Autoclaps! Even though Castro had never shown any inclination to involve himself in Jamaica’s affairs — and there is no indication that the letter was ever sent – — the old bogey of “communism” was again let loose, and that was the last thing people wanted to hear. Rev Henry and 11 others were arrested. Meanwhile, in the wake of the murder of three Rastafarians and two British soldiers in the Red Hills area, Reynold Henry and his colleagues were hunted down and captured, found guilty of the murders and sentenced to death.

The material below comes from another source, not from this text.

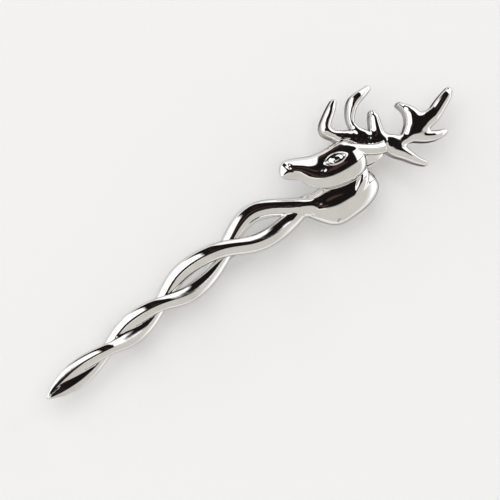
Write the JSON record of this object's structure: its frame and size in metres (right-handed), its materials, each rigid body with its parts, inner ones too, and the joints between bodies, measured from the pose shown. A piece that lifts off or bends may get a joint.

Into this situation stepped Premier Norman Manley. He commissioned a study that gave the genuine Rastas recognition and a platform on which to build. University College of the West Indies (UCWI) history professor Roy Augier, UCWI Extra-Mural head Rex Nettleford and anthropologist MG Smith conversed closely with the Rastafarians and produced a report entitled, The Rastafari Movement in Kingston, Jamaica. Conducted in the same time-frame of the contortions around Jamaica’s role in the West Indies Federation this study, published in 1961, gave credibility to a social group which had been previously construed as vagrants, social outcasts and, in some cases, murderers like Whappy King.

Premier Norman Manley soon met Rastafarian elders including Mortimer Planno, who is credited with mentoring the young Bob Marley in Rasta thought and belief, and who was a leading member of the (Christian) Ethiopian Orthodox Church in Jamaica and a friend of Haile Selassie. That meeting further led to the Government sending a delegation of Rastafarians to Ethiopia.

Many years later, Rex Nettleford was to choreograph for his National Dance Theatre Company, a dance, The Court of Jah, which brought recognition, respectability and a measure of normalcy to the Rastafarians. But it was the success of singers like Dennis Brown, Burning Spear (Winston Rodney), Joseph Hill of the group Culture, and Count Ossie and the Mystic Revelation of Rastafari (Rasta Reggae), and especially Bob Marley with his Wailers, that was to bring Rastafari into the mainstream and a far different lifestyle than at the beginning.